§ **Problem details**: Could you output each line of the data that follows exactly?

** Start of Material provided **

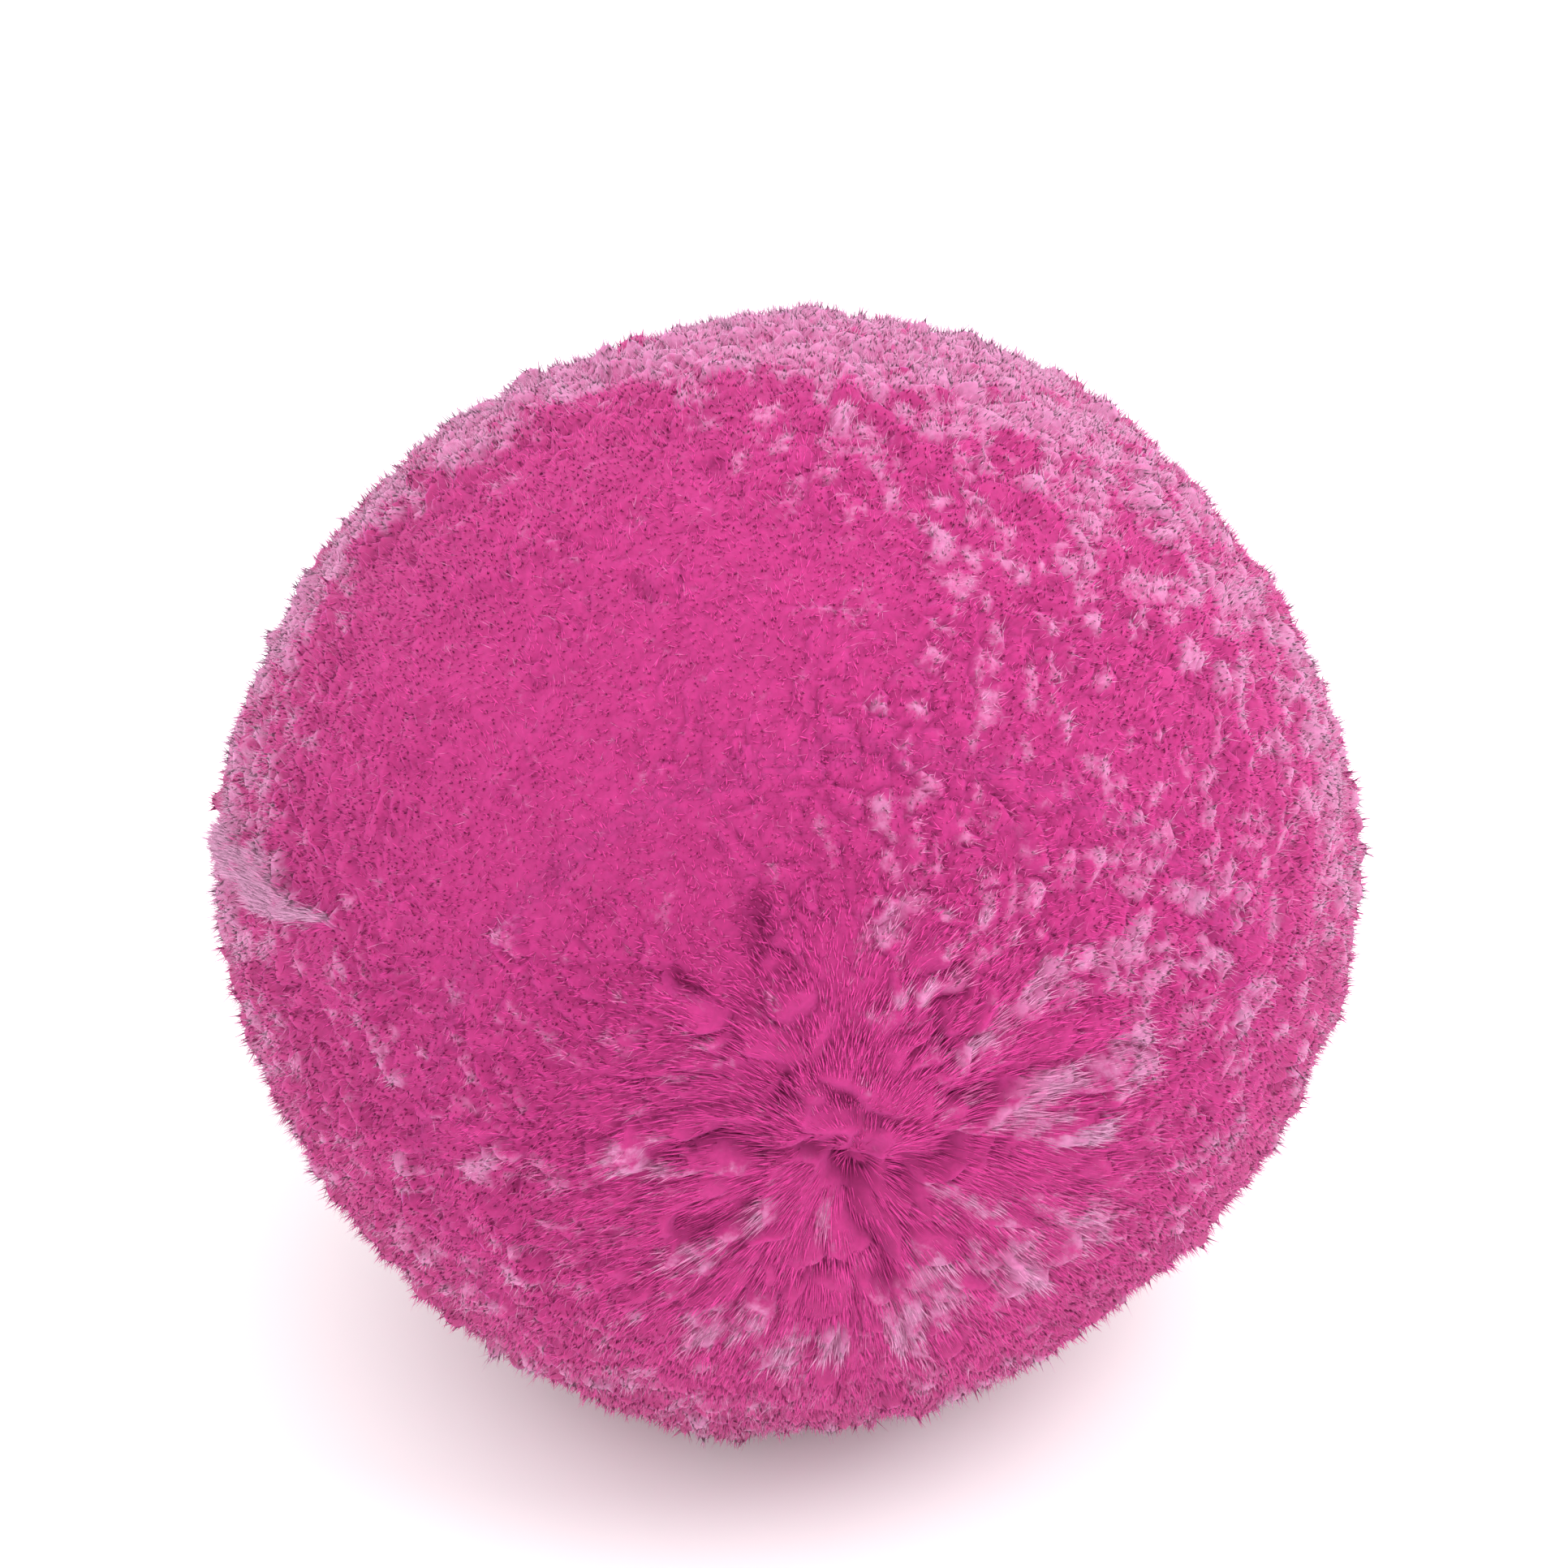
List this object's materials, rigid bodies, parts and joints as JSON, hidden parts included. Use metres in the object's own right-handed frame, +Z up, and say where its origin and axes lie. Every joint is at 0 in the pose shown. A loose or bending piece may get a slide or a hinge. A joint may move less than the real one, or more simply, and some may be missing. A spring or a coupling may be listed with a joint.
{
  "type": "yarn pom pom",
  "caption": "Cut yarn pom pom: a ball of trimmed pile, tied at its hidden middle, with one combed whorl and a small level foot to rest on.",
  "frame": {"origin": "the point on the table under the ball's middle, on the level foot", "axes": "+Z up, -Y towards the side that holds the whorl, +X to the right seen from there"},
  "size_m": [0.0445, 0.0422, 0.0427],
  "materials": {
    "yarn": "matte magenta acrylic yarn, cut ends paler than the depth of the pile"
  },
  "bodies": {
    "root": {"yarn_pile": "yarn"}
  },
  "joints": []
}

** End of Material provided **

§ **Solution for this task**:
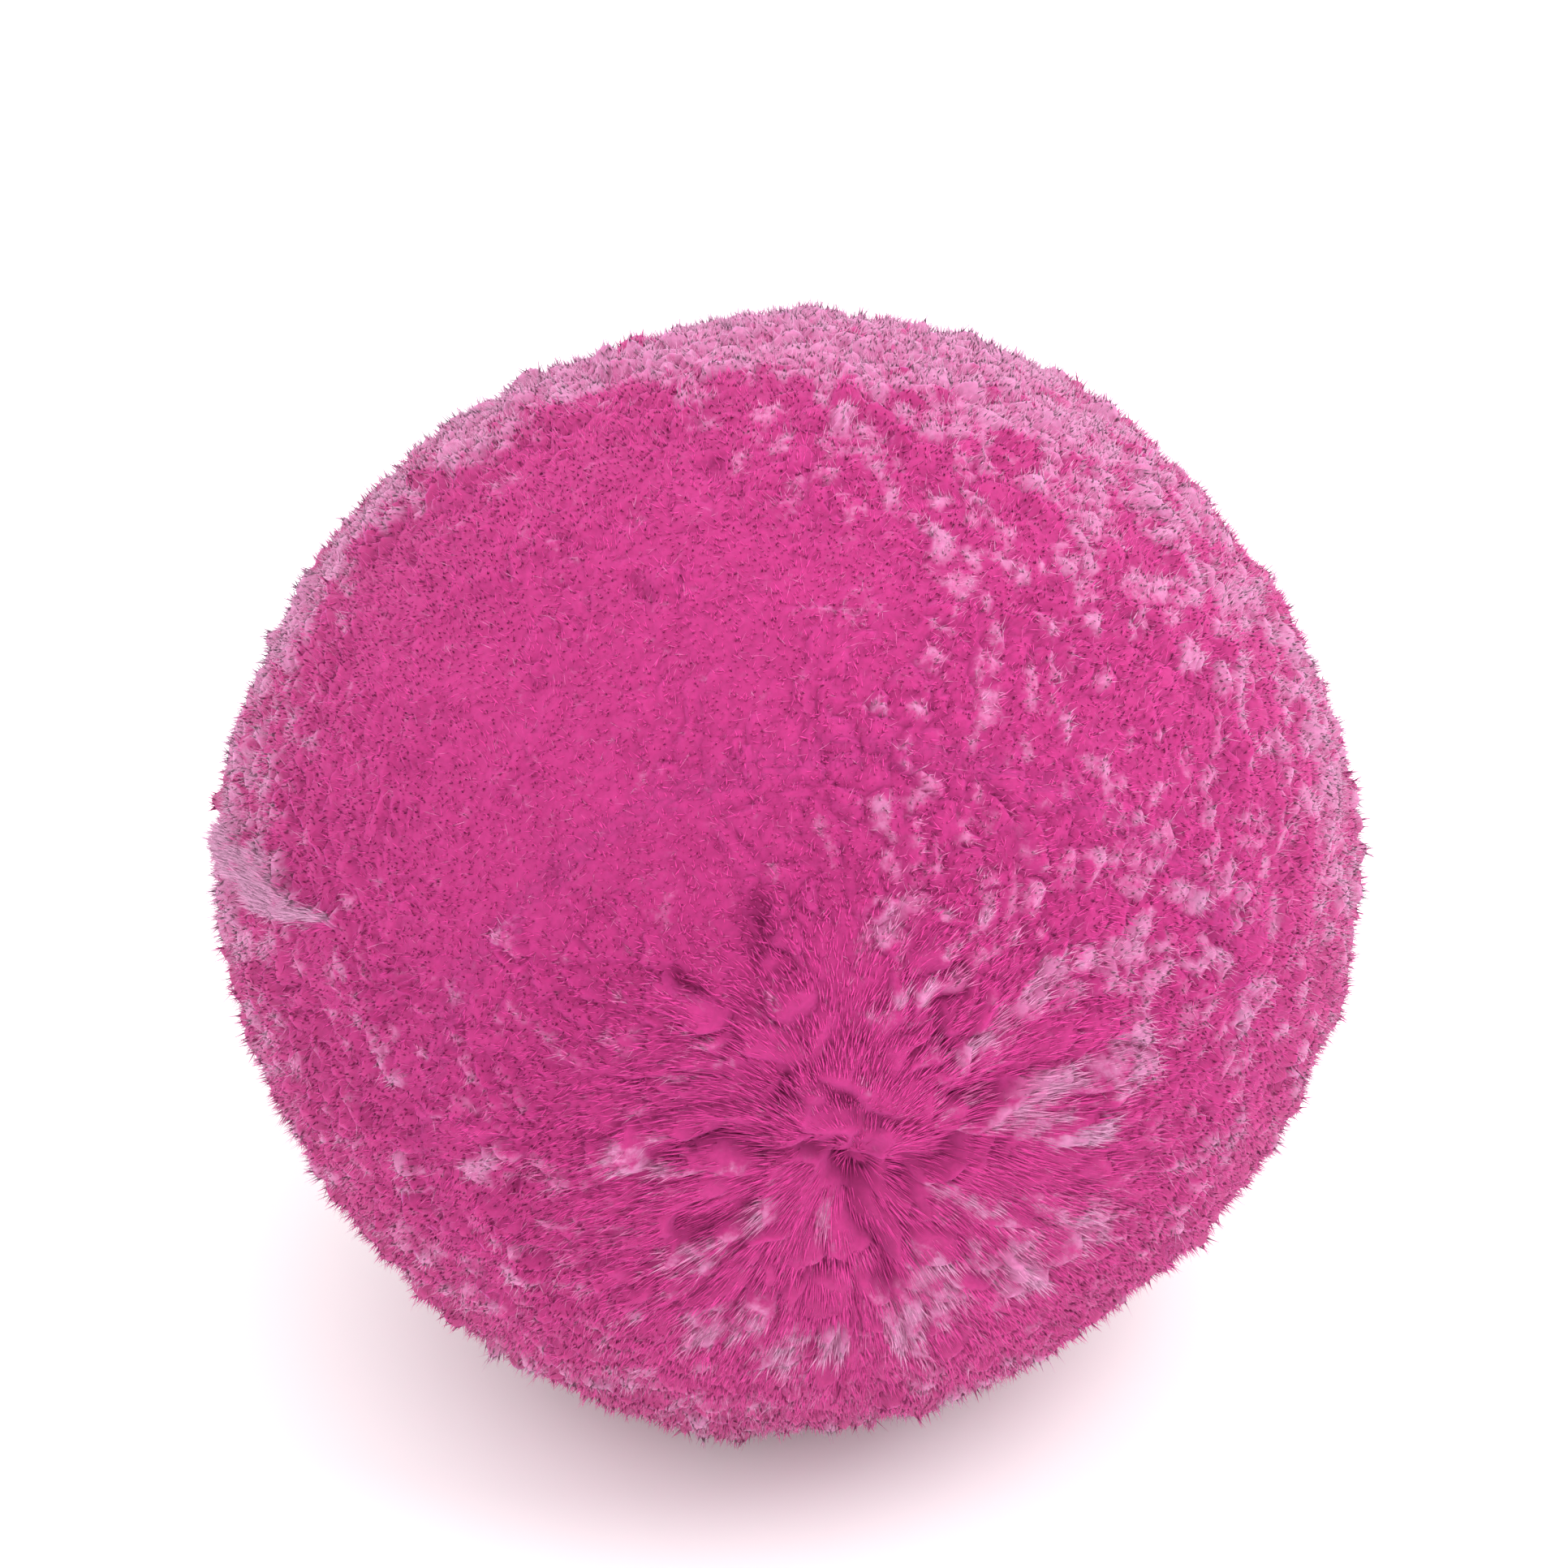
List this object's materials, rigid bodies, parts and joints as JSON, hidden parts included. Use metres in the object's own right-handed frame, +Z up, and say where its origin and axes lie. Every joint is at 0 in the pose shown. A loose or bending piece may get a slide or a hinge. A joint may move less than the real one, or more simply, and some may be missing. A spring or a coupling may be listed with a joint.
{
  "type": "yarn pom pom",
  "caption": "Cut yarn pom pom: a ball of trimmed pile, tied at its hidden middle, with one combed whorl and a small level foot to rest on.",
  "frame": {"origin": "the point on the table under the ball's middle, on the level foot", "axes": "+Z up, -Y towards the side that holds the whorl, +X to the right seen from there"},
  "size_m": [0.0445, 0.0422, 0.0427],
  "materials": {
    "yarn": "matte magenta acrylic yarn, cut ends paler than the depth of the pile"
  },
  "bodies": {
    "root": {"yarn_pile": "yarn"}
  },
  "joints": []
}